Self-care means making these things a scheduled part of every week, regardless of how you feel. This will help keep hard parenting days to a minimum.
But you will still get them, so here are some more techniques to help with hard parenting days…
Things you can do if you can’t leave the house
Invest in good quality coffee or tea at home, and when you have it, really make an occasion of it. Make it slowly, put it in a gorgeous cup and saucer, or your favourite comforting mug (with swearing slogan on it if need be…) and then sit and drink slowly.
I know you are rushed, and there will be times across the day where you just need the caffeine hit NOW, but at least once a day, or if your brain is about to explode, take 15 minutes, and do it high quality and slow.

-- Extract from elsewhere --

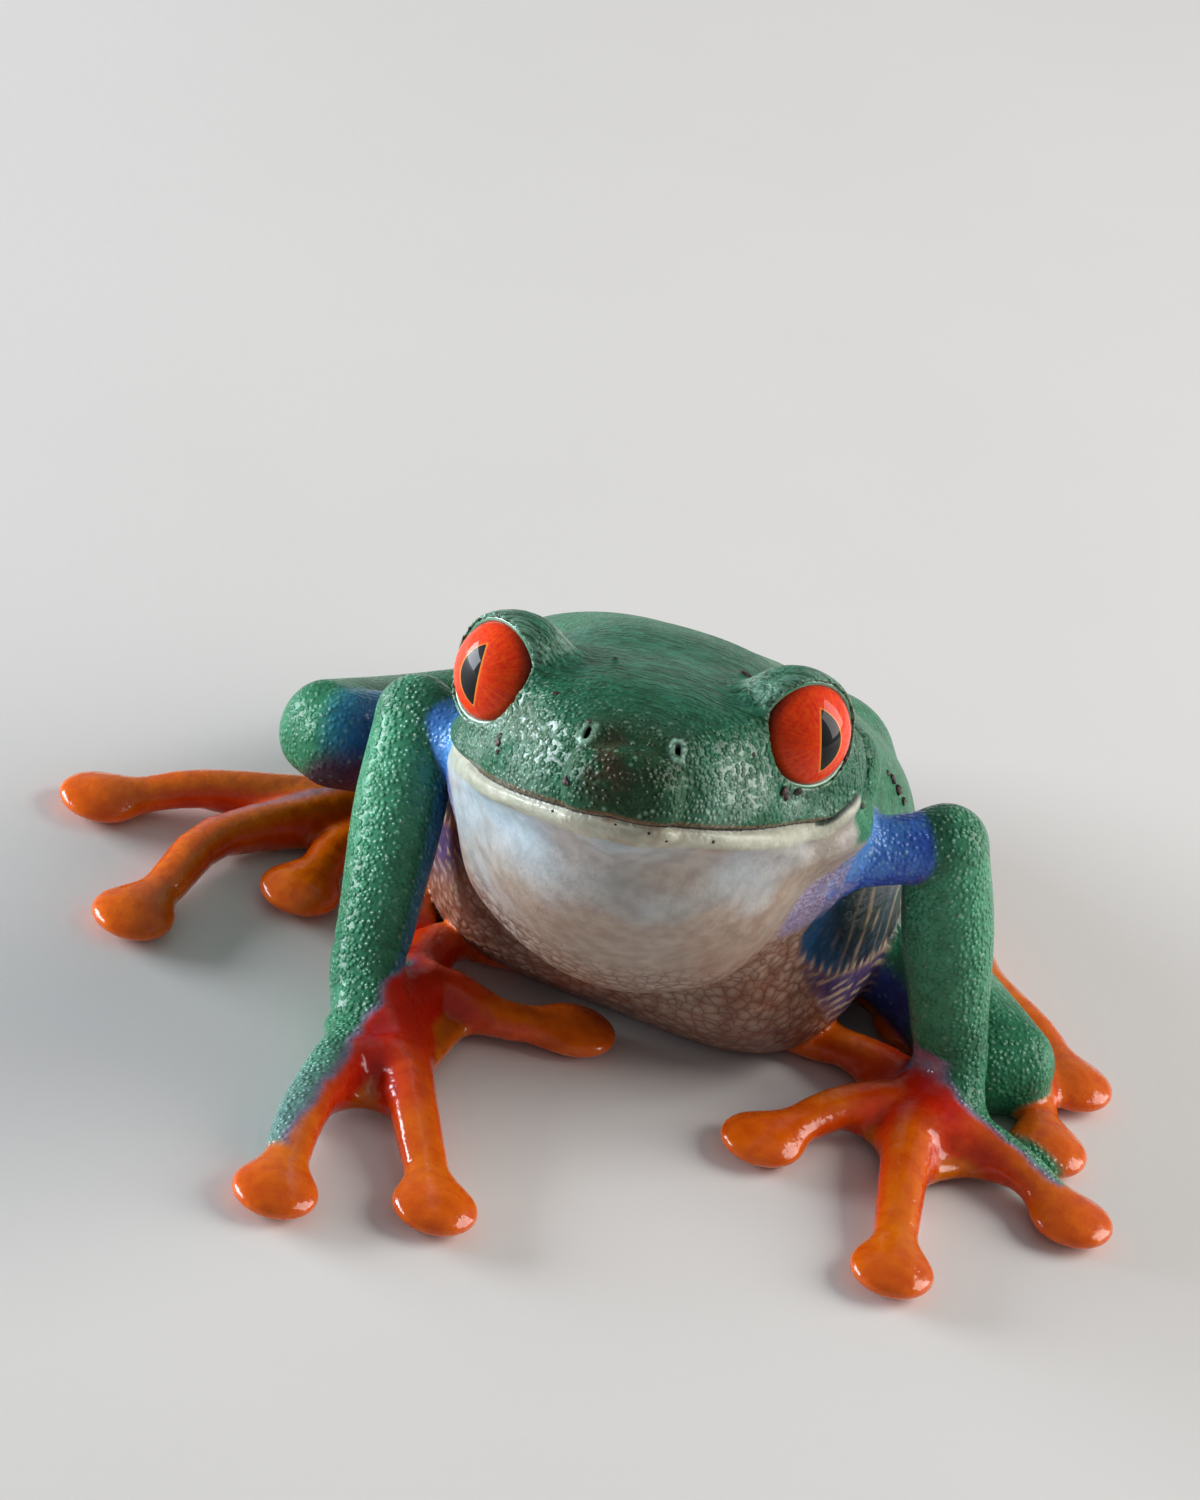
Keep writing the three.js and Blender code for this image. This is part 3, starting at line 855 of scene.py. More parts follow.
def relaxed(points, quads, rounds=2, pull=0.5):
    """Evens out the spacing of the vertices."""
    for _ in range(rounds):
        total, count = np.zeros_like(points), np.zeros(len(points))
        for a, b in ((0, 1), (1, 2), (2, 3), (3, 0)):
            for i, j in ((a, b), (b, a)):
                np.add.at(count, quads[:, i], 1)
                for axis in range(3):
                    total[:, axis] += np.bincount(quads[:, i], points[quads[:, j], axis], len(points))
        points = points * (1 - pull) + total / count[:, None] * pull
    return points


def settled(points, distance, rounds=2):
    """Moves each vertex on to the surface and gives its normal."""
    e = 0.03
    for _ in range(rounds):
        value = distance(points)
        slope = np.stack([distance(points + np.eye(3)[i] * e) - value for i in range(3)], 1) / e
        size = np.maximum((slope**2).sum(1), 0.2)
        points = points - np.clip(value / size, -0.12, 0.12)[:, None] * slope
    return points, unit(slope + 1e-9)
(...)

Keep a lavender eye mask or gel pack in the freezer. In moments of massive stress, walk away from your kids for ten minutes and lie down in your room, with the refreshingly cool eye mask over your eyes. Even if your little ones are tiny, you can pop them safely in their cot and take ten minutes for yourself.
Having a ten-minute shower is good too because this is one of the few ways you can escape a crying baby. Or vacuuming the house, but that’s not really as pleasant as a long hot shower, is it?

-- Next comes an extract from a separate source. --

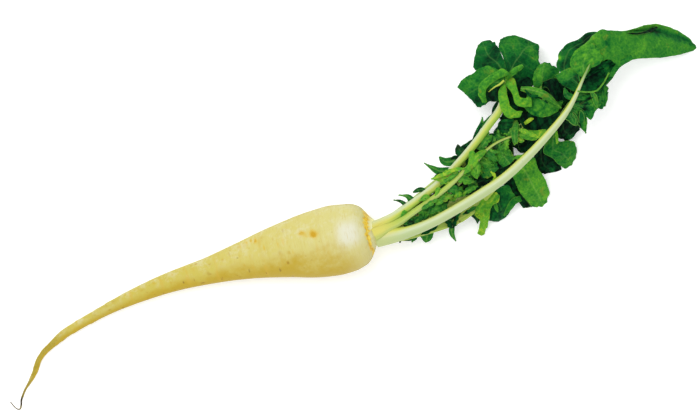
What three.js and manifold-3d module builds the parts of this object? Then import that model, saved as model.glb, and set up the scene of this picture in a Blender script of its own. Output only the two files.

Any child from 18 months and up will (sadly) be able to entertain themselves for at least ten minutes with your smartphone or tablet, giving you a break and a breather. I know there is all of this research into why screen time is bad for little children, but having their Mum’s head explode is worse, so if you need a break, it is ok to use technology once in a while.
Look into popping a few apps on your phone for this purpose – even having ABC iView for kids is a simple start.
Colouring books are fantastic to chill out for a little while, and if you are not too fussy about keeping within the lines, give your child a page to colour in as well. They will think you are playing with them, when actually you are doing something incredibly focused on your mental health.
I love a gratitude journal for those really hard days. On days where the kids are little mess-tornadoes with super-powers of bickering and whingeing, you might need to sit down by yourself and try to remember some things that you are grateful for. You are grateful for your children, you just need to remind yourself of that at times.
With a gratitude journal, try to fill it in every day, and come up with new things every day, even little ones and small details. This will help to get full benefit from the exercise.
Things you can do if you are on a budget
Get some gentle exercise in that will calm your mind as well as taking the frustration out of your body. Go for a swim, a walk in the park, or practise a few yoga moves at home.
Round up a mum friend and get in a good debrief session. You can walk together with prams, or meet up at a park if it’s fine or a play centre if the weather is foul. Many local cafes have little corners for children to play, so you don’t have to give up good quality coffee just to find a place that caters to your kids.
Just getting out of the house for an hour or two can make all the difference. You could go to the movies or the library, or even to a good ice cream shop for a big sundae that you can eat all by yourself.
Having the chance to breathe as well as to miss your children (and for them to miss and appreciate you) can have a big impact on how crappy you are feeling. Just an hour or two away and you can come back with renewed mental and physical energy ready to face parenting all over again.
One thing that might not work
Telling yourself that others have it worse
I find that it doesn’t help to tell yourself that other people have it worse, so you should get your chin up and stop feeling bad.
This kind of comparison can actually make it harder for you; putting a level of guilt on you for not being able to cope when other parents have more to complain about and yet they are doing fine.
Struggling with your own situation is normal, and no one knows what it is exactly like to be in your shoes. Don’t compare yourself to others, or beat yourself up for not coping better.
Accept that there are crappy days, and be kind to yourself to get to the other side of them.
When hard parenting days turn into weeks and months
Hard parenting days are normal for everyone, but if your hard days are weeks or even months, there might be something more serious going on. Don’t ignore ongoing feelings of struggling as this could mean you are suffering from depression or anxiety.
Talk to your partner or family and ask for help. Your GP is a wonderful place to start to get advice about constantly feeling low.